Esta semana, a pesar de que la evolución del clima no fue precisamente primaveral, salí a pasear varias noches por la ciudad. Me gustaría hacerlo un poco más temprano, pero las horas del día se quedan cortas muchas veces para llegar a todos esos lugares en los que se supone que debemos estar. Al final da lo mismo. Si nuestra propia voluntad lo permite, es cuestión de abrigarse un poco más, llevar el paraguas a mano y abrir la puerta con la misma predisposición que si fuesen las seis de la tarde. Tratar de que la obligación se convierta en devoción y disfrutar de la caminata. Siempre viene bien gastar zapatos y disponer de un momento para pensar. Hacemos demasiadas cosas sin pensar en lo que hacemos.

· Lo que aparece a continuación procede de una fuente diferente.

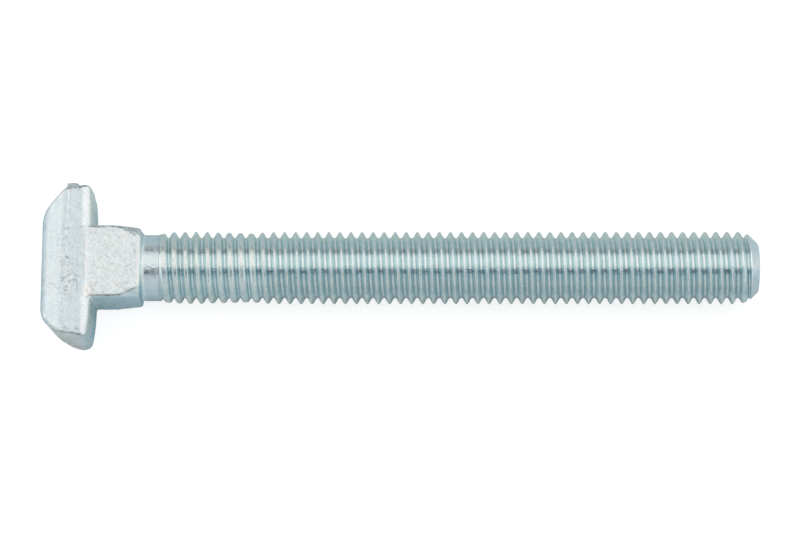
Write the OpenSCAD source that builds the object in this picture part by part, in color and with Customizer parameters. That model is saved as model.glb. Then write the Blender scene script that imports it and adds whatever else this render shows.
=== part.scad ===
// Hammer head bolt, M10 x 90, with a square neck under the head.
// The bolt lies along X: head at -X, threaded end at +X, long side of the head along Y.
// The origin is on the bolt's axis, in the plane of the bearing face under the head.
// The thread is a plain cylinder of its major diameter.

/* [Head] */
// Length of the head across the bolt, at its longest point
head_len = 21; // [17.5:0.5:25.5]
// Width of the head between its two flat sides
head_w = 10.2; // [10:0.1:12.4]
// Thickness of the head along the bolt
head_t = 6.95; // [5.7:0.05:8.4]
// Size of the end bevels along the bolt
bevel_t = 2.85; // [1.5:0.05:3.6]
// Size of the end bevels along the head
bevel_len = 3.55; // [2:0.05:4.5]
// Draft of the end faces in degrees
end_draft = 7; // [0:1:12]
// Draft of the flat sides in degrees, over the bevelled part
side_draft = 5; // [0:1:8]
// Radius of the long edges of the bearing face
bearing_edge_r = 1.3; // [0.5:0.1:2]
// Radius of the short edges of the bearing face
bearing_end_r = 1.2; // [0.4:0.1:1.6]
// Radius of the edges round the outer face
outer_edge_r = 0.7; // [0.3:0.1:1.2]

/* [Flash] */
// Height of the flash lip above the end of the head
flash_h = 0.45; // [0.2:0.05:0.8]
// Thickness of the flash lip along the bolt
flash_t = 1.55; // [1:0.05:2.2]
// Length of the flash lip across the end of the head
flash_len = 8.4; // [5:0.1:9.2]
// Distance from the bearing face to the middle of the flash lip
flash_place = 2.75; // [2.2:0.05:3.2]

/* [Neck] */
// Side of the square neck
neck_w = 9.9; // [9.4:0.1:10]
// Length of the neck from the bearing face to its round end
neck_len = 6.4; // [5.3:0.1:7.7]
// Radius of the long edges of the neck
neck_edge_r = 0.5; // [0.2:0.1:1.2]
// Radius between the neck and the bearing face
neck_fillet = 0.5; // [0.2:0.1:1]
// Diameter across the corners at the round end of the neck
neck_end_d = 11.9; // [11.2:0.05:12.8]
// Radius of the rim of the round end
neck_end_r = 0.8; // [0.4:0.1:1.2]
// Length of the cone between the neck and the shank
neck_cone = 0.45; // [0.2:0.05:0.8]

/* [Shank] */
// Length of the bolt under its head
bolt_len = 90; // [75:1:108]
// Diameter of the plain shank
shank_d = 8.96; // [8.6:0.02:9.4]
// Major diameter of the thread
thread_d = 9.82; // [9.74:0.01:9.97]
// Distance from the bearing face to the end of the plain shank
plain_len = 8.6; // [7.6:0.1:10.4]
// Length over which the thread rises to its full diameter
lead_len = 2.4; // [1:0.1:3.6]
// Diameter of the flat point
point_d = 6.5; // [5.4:0.1:7.8]

/* [Hidden] */
$fn = 96;

zinc = "#c9dade";
reach = 4 * head_len;
arc_step = 8;
half_len = head_len / 2;
half_w = head_w / 2;
shank_r = shank_d / 2;
thread_r = thread_d / 2;
point_r = point_d / 2;
point_chamfer = thread_r - point_r;

// Corners of the head, seen from its flat side and along its length
outer_x = -head_t;
bevel_x = bevel_t - head_t;
end_y = half_len + bearing_end_r * (1 / cos(end_draft) + tan(end_draft) - 1);
bevel_y = end_y + bevel_x * tan(end_draft);
outer_y = bevel_y - bevel_len;
outer_z = half_w - bevel_t * tan(side_draft);

// The neck's turned outline leans by this many degrees, and starts inside the head
neck_lean = 12;
neck_root = -head_t / 2;
neck_cone_r = neck_w / 2 + 0.2;

function unit(v) = v / norm(v);
function place(corner) = [corner[0], corner[1]];

// Vector v turned by an angle in degrees
function swing(v, angle) =
    [v[0] * cos(angle) - v[1] * sin(angle), v[0] * sin(angle) + v[1] * cos(angle)];

// Corner b [x, y, radius] between its neighbours a and c, as points along its arc
function corner_points(a, b, c) =
    b[2] == 0 ? [place(b)] :
    let (u = unit(place(a) - place(b)))
    let (w = unit(place(c) - place(b)))
    let (half = acos(u * w) / 2)
    let (centre = place(b) + unit(u + w) * b[2] / sin(half))
    let (start = place(b) + u * b[2] / tan(half) - centre)
    let (turn = sign(u[1] * w[0] - u[0] * w[1]) * (180 - 2 * half))
    let (steps = ceil(abs(turn) / arc_step))
    [for (i = [0:steps]) centre + swing(start, turn * i / steps)];

// One half of an outline, followed by its mirror image in reverse
function both_halves(half) =
    let (n = len(half))
    concat(half, [for (i = [n - 1:-1:0]) [half[i][0], -half[i][1], half[i][2]]]);

// Outline from corners [x, y, radius]
module rounded_outline(corners) {
    n = len(corners);
    polygon([
        for (i = [0:n - 1])
            each corner_points(corners[(i + n - 1) % n], corners[i], corners[(i + 1) % n])
    ]);
}

// Solid of revolution about the bolt's axis, from an outline of radius against length
module turned() {
    rotate([0, 90, 0])
        rotate_extrude()
            children();
}

// Outline of the head from its flat side, with bevelled ends and drafted end faces
module head_side() {
    linear_extrude(height = reach, center = true)
        rounded_outline(both_halves([
            [0, end_y, bearing_end_r],
            [bevel_x, bevel_y, outer_edge_r],
            [outer_x, outer_y, outer_edge_r]
        ]));
}

// Outline of the head along its length, with rounded bearing edges and a drafted outer part
module head_plan() {
    rotate([90, 0, 0])
        linear_extrude(height = reach, center = true)
            rounded_outline(both_halves([
                [0, half_w, bearing_edge_r],
                [bevel_x, half_w, 0],
                [outer_x, outer_z, outer_edge_r]
            ]));
}

module head() {
    intersection() {
        head_side();
        head_plan();
    }
}

// Lip of metal squeezed out between the dies at one end of the head
module flash() {
    root_y = half_len - 2 * flash_h;
    linear_extrude(height = flash_len, center = true)
        rounded_outline([
            [-flash_place - flash_t / 2, root_y, 0],
            [-flash_place + flash_t / 2, root_y, 0],
            [-flash_place + flash_t / 2, half_len + flash_h, flash_h / 2],
            [-flash_place - flash_t / 2, half_len + flash_h, flash_h / 2]
        ]);
}

// Square bar, turned at its thread end to a rounded rim and a short cone
module neck() {
    intersection() {
        translate([neck_root, 0, 0])
            rotate([90, 0, 90])
                linear_extrude(height = neck_len + neck_cone - neck_root)
                    rounded_outline(both_halves([
                        [neck_w / 2, neck_w / 2, neck_edge_r],
                        [-neck_w / 2, neck_w / 2, neck_edge_r]
                    ]));
        turned()
            neck_profile();
    }
}

// Half section of the turned end of the neck, as radius against length
module neck_profile() {
    rounded_outline([
        [0, neck_root, 0],
        [neck_end_d / 2 + (neck_len - neck_root) * tan(neck_lean), neck_root, 0],
        [neck_end_d / 2, neck_len, neck_end_r],
        [0, neck_len, 0]
    ]);
    polygon([
        [0, 0],
        [neck_cone_r, 0],
        [neck_cone_r, neck_len],
        [shank_r, neck_len + neck_cone],
        [0, neck_len + neck_cone]
    ]);
}

// Fillet where one side of the neck meets the bearing face, fading out at its ends
module neck_root_fillet() {
    flat_z = half_w - bearing_edge_r;
    intersection() {
        translate([0, neck_w / 2, 0])
            linear_extrude(height = 2 * flat_z, center = true)
                difference() {
                    translate([-neck_fillet, -neck_fillet])
                        square(2 * neck_fillet);
                    translate([neck_fillet, neck_fillet])
                        circle(r = neck_fillet);
                }
        rotate([90, 0, 0])
            linear_extrude(height = reach, center = true)
                rounded_outline(both_halves([
                    [neck_fillet, flat_z - neck_fillet, 0],
                    [-neck_fillet, flat_z + neck_fillet, 0]
                ]));
    }
}

// Plain shank, thread and chamfered point, turned in one outline
module shank() {
    turned()
        polygon([
            [0, 0],
            [shank_r, 0],
            [shank_r, plain_len],
            [thread_r, plain_len + lead_len],
            [thread_r, bolt_len - point_chamfer],
            [point_r, bolt_len],
            [0, bolt_len]
        ]);
}

module bolt() {
    color(zinc)
        union() {
            head();
            flash();
            neck();
            neck_root_fillet();
            mirror([0, 1, 0])
                neck_root_fillet();
            shank();
        }
}

bolt();
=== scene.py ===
import math

import bpy
import numpy as np
from mathutils import Matrix, Vector


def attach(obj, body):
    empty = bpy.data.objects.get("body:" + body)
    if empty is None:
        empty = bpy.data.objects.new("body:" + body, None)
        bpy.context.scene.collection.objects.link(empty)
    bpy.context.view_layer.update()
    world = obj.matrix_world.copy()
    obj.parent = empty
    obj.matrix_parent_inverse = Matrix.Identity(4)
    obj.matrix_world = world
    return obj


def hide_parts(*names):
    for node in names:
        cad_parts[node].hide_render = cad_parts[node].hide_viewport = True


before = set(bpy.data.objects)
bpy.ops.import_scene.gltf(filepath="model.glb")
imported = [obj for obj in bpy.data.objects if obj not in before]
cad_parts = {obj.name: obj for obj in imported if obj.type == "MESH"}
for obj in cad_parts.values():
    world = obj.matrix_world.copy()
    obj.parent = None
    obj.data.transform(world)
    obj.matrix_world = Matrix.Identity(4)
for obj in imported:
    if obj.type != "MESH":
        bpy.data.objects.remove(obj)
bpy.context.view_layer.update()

mm = 0.001            # the shape is worked out in millimetres, along the CAD axes


def fade(x, start, end):  # 0 up to start and 1 from end on, smooth between
    t = np.clip((x - start) / (end - start), 0, 1)
    return t * t * (3 - 2 * t)


def roundAnd(a, b, r):  # what two fields share, with the edge between them rounded
    return np.minimum(np.maximum(a, b), -r) + np.hypot(np.maximum(a + r, 0), np.maximum(b + r, 0))


def roundOr(a, b, r):   # two fields together, with a fillet in the corner between them
    return -roundAnd(-a, -b, r)


def higher(a, b, soft):  # the larger of two heights, blended over soft mm where they are close
    near = np.clip(1 - np.abs(a - b) / soft, 0, 1)
    return np.maximum(a, b) + near * near * soft / 4


def lower(a, b, soft):    # the smaller of two, in the same way
    return -higher(-a, -b, soft)


def grain(p, size, seed):  # smooth noise between -1 and 1, with lumps of the given size
    side = 32             # points along each edge of the table of values
    table = np.random.default_rng(seed).uniform(-1, 1, (side, side, side))
    q = p / np.asarray(size, float)
    low = np.floor(q).astype(int)
    t = q - low
    t = t * t * (3 - 2 * t)
    total = np.zeros(len(p))
    for dx in (0, 1):
        for dy in (0, 1):
            for dz in (0, 1):
                share = np.abs(1 - dx - t[:, 0]) * np.abs(1 - dy - t[:, 1]) * np.abs(1 - dz - t[:, 2])
                i, j, k = ((low + (dx, dy, dz)) % side).T
                total += share * table[i, j, k]
    return total


view = {
    "lookAt": (41.39, 0.21, 0.04),  # mm
    "distance": 450,                # mm
    "elevation": 79,                # degrees above the floor
    "lens": 149.2,
}


def addCamera():
    tilt = math.radians(view["elevation"])
    back = Vector((0, -math.cos(tilt), math.sin(tilt)))
    up = Vector((0, math.sin(tilt), math.cos(tilt)))
    data = bpy.data.cameras.new("camera")
    data.lens = view["lens"]
    data.clip_start = 0.01  # m
    camera = bpy.data.objects.new("camera", data)
    bpy.context.collection.objects.link(camera)
    axes = Matrix((up.cross(back), up, back)).transposed()
    place = (Vector(view["lookAt"]) + back * view["distance"]) * mm
    camera.matrix_world = Matrix.Translation(place) @ axes.to_4x4()
    bpy.context.scene.camera = camera


bpy.context.scene.view_settings.view_transform = "Standard"
addCamera()
print("camera placed")


# The forged head and neck are distance fields in mm.

head = {
    "thick": 6.88,
    "halfWide": 5.1,
    "bevelX": -4.1,              # where the end bevels start
    "sideDraft": 5,              # degrees, over the bevelled part
    "lean": 0.008,               # slope of the outer face
    "hollowFrom": 5,             # the bearing face falls away from here
    "hollows": (0.008, 0.019),   # how fast it does so, towards the +Y and the -Y end
    "bearingEdge": 1.3,          # radius of its long edges
    "bearingEnds": (1.0, 1.22),  # radius at the +Y and the -Y end
    "outerEdge": 0.7,
    "sideEdge": 0.35,
    "roundedEdge": 1.05,         # what the long edges gain beside the outer face
    # the two ends: half length at the bearing face, draft in degrees, lean towards the +Z side and
    # bulge, then half length where the bevel starts, its slope and lean, and the radius before it
    "ends": [
        {"way": 1, "y": 10.656, "draft": 7, "lean": 0, "bulge": 0.38,
         "bevelY": 9.8, "bevelSlope": 1.19, "bevelLean": 0, "corner": 0.5},
        {"way": -1, "y": 10.64, "draft": 4.5, "lean": -0.03, "bulge": 0,
         "bevelY": 10.58, "bevelSlope": 1.4, "bevelLean": 0.08, "corner": 2.1},
    ],
    "leanZ": -4.7,               # where an end that leans has the half lengths above
}
lip = {"from": -3.54, "to": -1.98, "high": 10.93, "halfLong": 4.1, "edge": 0.08}
neck = {
    "long": 6.5,
    "top": 4.98,                 # half widths beside the head
    "bottom": 4.9,
    "front": 4.94,
    "taper": 0.0042,
    "edge": 0.28,
    "turnFrom": 3.4,             # where the corners start to be turned off
    "turnRadius": 6.87,
    "turnSlope": 0.3,
    "turnAxis": 0.13,            # they were turned about an axis a little off the middle
    "tilt": (0.02, 0.012),       # the turned end leans, along y and z
    "rims": (0.35, 0.72),        # radius of its rim on the -Y and the +Y side
    "coneRadius": 4.64,
    "coneLong": 0.1,
    "rootFillet": (0.1, 0.5),    # where it meets the head: at the flat sides, and between them
}
shank = {"radius": 4.48, "starts": 7.0}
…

A luz de las farolas, más cerca de la medianoche que de la hora de los vinos en Lugo, descubrí el nuevo barrio de Recatelo, ahora peatonalizado. Me gustó. Mucho, además. Volveré de día para ver si estoy de acuerdo con mi primera impresión. Por la Porta Miñá entré en el casco histórico y caminé por una desierta Tinería. La mayoría de los locales estaban cerrados y no me crucé con nadie. Tampoco había ni un alma en la habitualmente bulliciosa Praza do Campo. Tengo que reconocer que es un lugar que adquiere un encanto especial en soledad. Desde allí, bajé hasta la Praza de Pío XII y me encontré de frente con el Pazo dos Montenegro, actual sede del Vicerreitorado do Campus de Lugo. Apenas me detuve unos segundos para contemplarlo, pero me vino a la cabeza toda la polémica que se ha montado en las últimas semanas a cuenta de los cambios proyectados por la Universidade de Santiago de Compostela para ese espacio. Los políticos locales comenzaron a atizarse unos a otros a cuenta del supuesto cierre del edificio.

Para aislarme un poco del ruido de sables propio de la precampaña en la que nos encontramos y hacerme una idea de lo que estaba sucediendo realmente, hablé con el vicerrector y con el presidente de Lugo Monumental. El responsable de la institución académica me explicó que nunca se planteó el cierre del edificio, pero sí una adaptación del mismo a nuevos usos. Por cuestiones de eficiencia y proximidad, las funciones administrativas fueron trasladadas al campus, mientras que el Pazo dos Montenegro mantendrá su función como espacio institucional de representación de la USC, acogerá una tienda de la universidad -similar a la que hay en Fonseca, en Santiago- y permanecerá abierto a diferentes acciones culturales, con su auditorio y una sala de exposiciones. El representante de la asociación que agrupa a los negocios del casco histórico lamentó el traslado de los servicios de gestión y, consecuentemente, del lugar de trabajo de una docena de personas. Recordó que lo que pide el centro es vida, actividad, y no cascarones vacíos.

Ambos me convencieron. Lo digo en serio. En un mundo ideal, seguramente, ambos conceptos podrían convivir perfectamente. Pero, lamentablemente, no vivimos en un mundo ideal. Ni mucho menos.